Ever want to be really scared? Hire a psychiatrist to ask you obscure questions, and then act like the answers may dictate your future. I handed him my resume` and he looked it over for a moment. “So,” he began, “how’s your relationship with your mother?” I was tempted to ask if I should just lie down and pay him $200 an hour. How do I answer that question?

The interview continued for about another thirty minutes, with topics varying from the classes I took to my feelings about other members of my immediate family. I never could tell if the guy cared what I said or was just having a little fun. Unless I become a psychiatrist, I guess I never will.

Note: This student was accepted


The De-Coding Phone Interview (Columbia University)
Well, a phone interview is better than nothing. At least that’s what I figured at the time.
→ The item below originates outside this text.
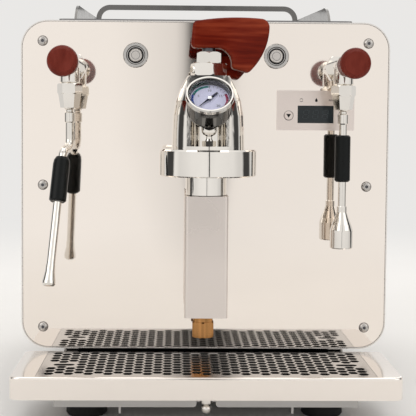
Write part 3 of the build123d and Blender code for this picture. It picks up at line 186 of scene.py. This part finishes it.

The decisions were rolling up on me and I was eager to get any extra exposure to the admissions committee that I could, even if it was via an alumni over the telephone.

Now, correct me if I’m wrong, but I think a major qualifier of allowing someone to conduct telephone interviews should be the ability to speak English. Apparently, that detail was overlooked. The interviewer was no doubt a qualified scholar, but he talked like a poorly-translated video game. I must have sounded like an idiot, asking him to repeat such straightforward questions as “what is your activity like?” and “You serve good?” I don’t mean to discriminate based on this gentleman’s communication problems, but I hung up feeling very disappointed about how I was able to present myself. Maybe I should have just gone without the interview.